Data lines:
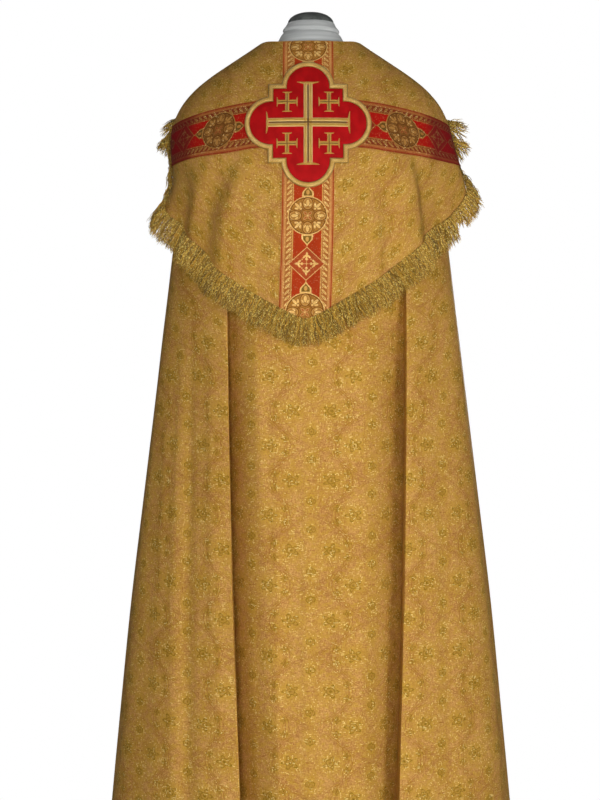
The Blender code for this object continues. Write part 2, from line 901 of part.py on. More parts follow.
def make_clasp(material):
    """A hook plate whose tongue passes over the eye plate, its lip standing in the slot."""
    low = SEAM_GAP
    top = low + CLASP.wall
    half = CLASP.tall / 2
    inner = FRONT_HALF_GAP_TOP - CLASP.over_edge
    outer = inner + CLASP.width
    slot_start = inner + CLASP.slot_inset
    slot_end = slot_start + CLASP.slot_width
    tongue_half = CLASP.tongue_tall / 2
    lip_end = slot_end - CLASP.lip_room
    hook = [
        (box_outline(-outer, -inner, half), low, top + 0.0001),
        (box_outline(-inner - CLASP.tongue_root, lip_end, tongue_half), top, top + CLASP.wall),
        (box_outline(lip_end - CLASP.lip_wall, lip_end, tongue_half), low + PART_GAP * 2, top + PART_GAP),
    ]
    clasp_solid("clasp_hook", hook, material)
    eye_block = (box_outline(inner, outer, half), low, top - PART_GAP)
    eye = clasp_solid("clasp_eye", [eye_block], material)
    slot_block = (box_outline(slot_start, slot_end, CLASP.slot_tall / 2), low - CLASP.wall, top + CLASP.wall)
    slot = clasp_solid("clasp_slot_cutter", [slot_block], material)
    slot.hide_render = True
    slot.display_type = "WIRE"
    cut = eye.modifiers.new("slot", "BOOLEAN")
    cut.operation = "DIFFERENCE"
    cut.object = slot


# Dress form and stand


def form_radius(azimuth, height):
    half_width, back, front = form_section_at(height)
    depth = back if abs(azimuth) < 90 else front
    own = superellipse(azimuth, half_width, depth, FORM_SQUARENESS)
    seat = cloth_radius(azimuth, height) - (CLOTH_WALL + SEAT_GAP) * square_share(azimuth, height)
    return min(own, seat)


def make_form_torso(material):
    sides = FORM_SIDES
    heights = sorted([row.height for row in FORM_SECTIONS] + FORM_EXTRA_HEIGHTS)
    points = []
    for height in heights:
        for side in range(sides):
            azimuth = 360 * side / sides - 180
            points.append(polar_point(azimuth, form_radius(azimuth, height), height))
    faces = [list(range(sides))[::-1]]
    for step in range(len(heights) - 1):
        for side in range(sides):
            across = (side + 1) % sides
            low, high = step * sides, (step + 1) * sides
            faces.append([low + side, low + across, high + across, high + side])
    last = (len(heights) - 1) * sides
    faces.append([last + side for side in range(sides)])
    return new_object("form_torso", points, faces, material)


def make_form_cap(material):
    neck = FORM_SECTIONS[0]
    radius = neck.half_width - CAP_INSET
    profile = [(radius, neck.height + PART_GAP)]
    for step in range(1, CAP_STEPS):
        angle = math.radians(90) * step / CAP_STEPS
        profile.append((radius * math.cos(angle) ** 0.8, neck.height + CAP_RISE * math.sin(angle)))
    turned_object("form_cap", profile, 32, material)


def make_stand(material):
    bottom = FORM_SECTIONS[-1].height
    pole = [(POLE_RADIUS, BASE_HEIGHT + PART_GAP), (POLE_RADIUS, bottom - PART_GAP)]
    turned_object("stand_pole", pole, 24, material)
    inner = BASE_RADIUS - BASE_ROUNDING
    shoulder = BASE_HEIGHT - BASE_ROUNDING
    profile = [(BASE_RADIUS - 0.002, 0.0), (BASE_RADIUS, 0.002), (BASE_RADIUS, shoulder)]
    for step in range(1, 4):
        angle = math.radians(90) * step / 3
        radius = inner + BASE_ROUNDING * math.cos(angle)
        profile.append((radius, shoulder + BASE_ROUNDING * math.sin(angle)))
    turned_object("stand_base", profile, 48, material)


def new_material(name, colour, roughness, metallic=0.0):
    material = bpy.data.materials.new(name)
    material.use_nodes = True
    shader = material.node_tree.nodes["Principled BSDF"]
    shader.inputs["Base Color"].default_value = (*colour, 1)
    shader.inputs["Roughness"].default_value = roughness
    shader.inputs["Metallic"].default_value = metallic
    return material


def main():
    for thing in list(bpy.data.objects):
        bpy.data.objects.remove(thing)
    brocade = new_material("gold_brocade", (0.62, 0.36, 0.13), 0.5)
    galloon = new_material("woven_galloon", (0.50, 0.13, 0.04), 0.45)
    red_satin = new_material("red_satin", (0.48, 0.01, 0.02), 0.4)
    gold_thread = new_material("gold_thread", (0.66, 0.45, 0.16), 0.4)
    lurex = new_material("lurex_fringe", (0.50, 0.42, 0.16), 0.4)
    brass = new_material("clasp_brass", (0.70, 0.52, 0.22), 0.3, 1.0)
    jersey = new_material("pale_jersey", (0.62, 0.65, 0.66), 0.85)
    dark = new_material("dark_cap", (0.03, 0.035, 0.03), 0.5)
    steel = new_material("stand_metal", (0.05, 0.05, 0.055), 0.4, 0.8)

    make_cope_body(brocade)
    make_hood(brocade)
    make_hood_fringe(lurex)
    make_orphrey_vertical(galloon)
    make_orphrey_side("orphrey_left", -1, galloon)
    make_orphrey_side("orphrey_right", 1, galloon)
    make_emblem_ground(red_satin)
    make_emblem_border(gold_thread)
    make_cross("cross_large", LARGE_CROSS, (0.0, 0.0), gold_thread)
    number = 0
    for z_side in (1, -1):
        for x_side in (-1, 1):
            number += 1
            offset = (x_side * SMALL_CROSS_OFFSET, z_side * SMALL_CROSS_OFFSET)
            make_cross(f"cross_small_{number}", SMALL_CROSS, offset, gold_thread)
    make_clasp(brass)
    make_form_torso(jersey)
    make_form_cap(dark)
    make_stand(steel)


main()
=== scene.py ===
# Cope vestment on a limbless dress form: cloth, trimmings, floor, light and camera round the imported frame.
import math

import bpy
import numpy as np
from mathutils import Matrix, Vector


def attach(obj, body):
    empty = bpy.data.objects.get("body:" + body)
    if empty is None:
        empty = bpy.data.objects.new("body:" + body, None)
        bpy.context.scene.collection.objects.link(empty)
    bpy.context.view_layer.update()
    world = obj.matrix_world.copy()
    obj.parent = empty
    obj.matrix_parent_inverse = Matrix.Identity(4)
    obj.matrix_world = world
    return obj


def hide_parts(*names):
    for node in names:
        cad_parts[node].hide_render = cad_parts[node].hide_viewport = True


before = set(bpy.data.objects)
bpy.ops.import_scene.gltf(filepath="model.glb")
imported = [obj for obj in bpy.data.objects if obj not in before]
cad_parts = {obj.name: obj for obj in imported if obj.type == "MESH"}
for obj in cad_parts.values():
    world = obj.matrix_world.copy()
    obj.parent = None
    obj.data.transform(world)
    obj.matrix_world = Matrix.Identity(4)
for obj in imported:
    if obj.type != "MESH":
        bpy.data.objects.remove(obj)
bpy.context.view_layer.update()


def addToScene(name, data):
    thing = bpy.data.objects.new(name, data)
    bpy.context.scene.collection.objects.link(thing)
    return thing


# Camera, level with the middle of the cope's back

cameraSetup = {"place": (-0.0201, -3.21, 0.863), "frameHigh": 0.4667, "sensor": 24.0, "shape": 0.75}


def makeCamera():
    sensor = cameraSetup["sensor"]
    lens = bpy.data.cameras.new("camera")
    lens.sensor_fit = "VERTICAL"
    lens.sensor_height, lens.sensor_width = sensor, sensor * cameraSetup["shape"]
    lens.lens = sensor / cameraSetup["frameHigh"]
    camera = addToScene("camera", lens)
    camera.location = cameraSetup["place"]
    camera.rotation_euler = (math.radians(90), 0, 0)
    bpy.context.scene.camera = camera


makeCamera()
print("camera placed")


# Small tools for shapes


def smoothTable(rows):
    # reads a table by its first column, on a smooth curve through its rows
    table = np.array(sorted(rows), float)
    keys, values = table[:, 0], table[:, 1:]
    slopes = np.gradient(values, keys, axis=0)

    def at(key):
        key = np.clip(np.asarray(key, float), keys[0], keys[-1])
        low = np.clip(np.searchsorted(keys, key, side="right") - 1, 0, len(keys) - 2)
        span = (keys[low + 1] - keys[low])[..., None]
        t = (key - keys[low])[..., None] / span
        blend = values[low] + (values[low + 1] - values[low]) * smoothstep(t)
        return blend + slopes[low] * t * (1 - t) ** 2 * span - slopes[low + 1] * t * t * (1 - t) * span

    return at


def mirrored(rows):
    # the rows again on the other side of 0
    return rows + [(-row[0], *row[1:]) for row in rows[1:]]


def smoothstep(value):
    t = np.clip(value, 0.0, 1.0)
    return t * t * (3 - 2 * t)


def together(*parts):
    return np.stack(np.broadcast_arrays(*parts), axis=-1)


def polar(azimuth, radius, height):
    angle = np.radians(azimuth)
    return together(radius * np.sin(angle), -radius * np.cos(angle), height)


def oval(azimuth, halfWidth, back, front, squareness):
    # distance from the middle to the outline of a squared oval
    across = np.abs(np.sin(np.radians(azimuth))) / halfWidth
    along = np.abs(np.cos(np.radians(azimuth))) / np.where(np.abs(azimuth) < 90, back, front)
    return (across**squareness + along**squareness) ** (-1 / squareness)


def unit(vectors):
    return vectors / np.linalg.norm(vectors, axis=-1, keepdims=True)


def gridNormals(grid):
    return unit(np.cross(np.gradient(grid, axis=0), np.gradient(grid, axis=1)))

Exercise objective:
Give back, word for word, only the lines above from the line holding "make_cope_body(brocade)" to the line holding "return thing", both included.

Solution to the exercise:
    make_cope_body(brocade)
    make_hood(brocade)
    make_hood_fringe(lurex)
    make_orphrey_vertical(galloon)
    make_orphrey_side("orphrey_left", -1, galloon)
    make_orphrey_side("orphrey_right", 1, galloon)
    make_emblem_ground(red_satin)
    make_emblem_border(gold_thread)
    make_cross("cross_large", LARGE_CROSS, (0.0, 0.0), gold_thread)
    number = 0
    for z_side in (1, -1):
        for x_side in (-1, 1):
            number += 1
            offset = (x_side * SMALL_CROSS_OFFSET, z_side * SMALL_CROSS_OFFSET)
            make_cross(f"cross_small_{number}", SMALL_CROSS, offset, gold_thread)
    make_clasp(brass)
    make_form_torso(jersey)
    make_form_cap(dark)
    make_stand(steel)


main()
=== scene.py ===
# Cope vestment on a limbless dress form: cloth, trimmings, floor, light and camera round the imported frame.
import math

import bpy
import numpy as np
from mathutils import Matrix, Vector


def attach(obj, body):
    empty = bpy.data.objects.get("body:" + body)
    if empty is None:
        empty = bpy.data.objects.new("body:" + body, None)
        bpy.context.scene.collection.objects.link(empty)
    bpy.context.view_layer.update()
    world = obj.matrix_world.copy()
    obj.parent = empty
    obj.matrix_parent_inverse = Matrix.Identity(4)
    obj.matrix_world = world
    return obj


def hide_parts(*names):
    for node in names:
        cad_parts[node].hide_render = cad_parts[node].hide_viewport = True


before = set(bpy.data.objects)
bpy.ops.import_scene.gltf(filepath="model.glb")
imported = [obj for obj in bpy.data.objects if obj not in before]
cad_parts = {obj.name: obj for obj in imported if obj.type == "MESH"}
for obj in cad_parts.values():
    world = obj.matrix_world.copy()
    obj.parent = None
    obj.data.transform(world)
    obj.matrix_world = Matrix.Identity(4)
for obj in imported:
    if obj.type != "MESH":
        bpy.data.objects.remove(obj)
bpy.context.view_layer.update()


def addToScene(name, data):
    thing = bpy.data.objects.new(name, data)
    bpy.context.scene.collection.objects.link(thing)
    return thing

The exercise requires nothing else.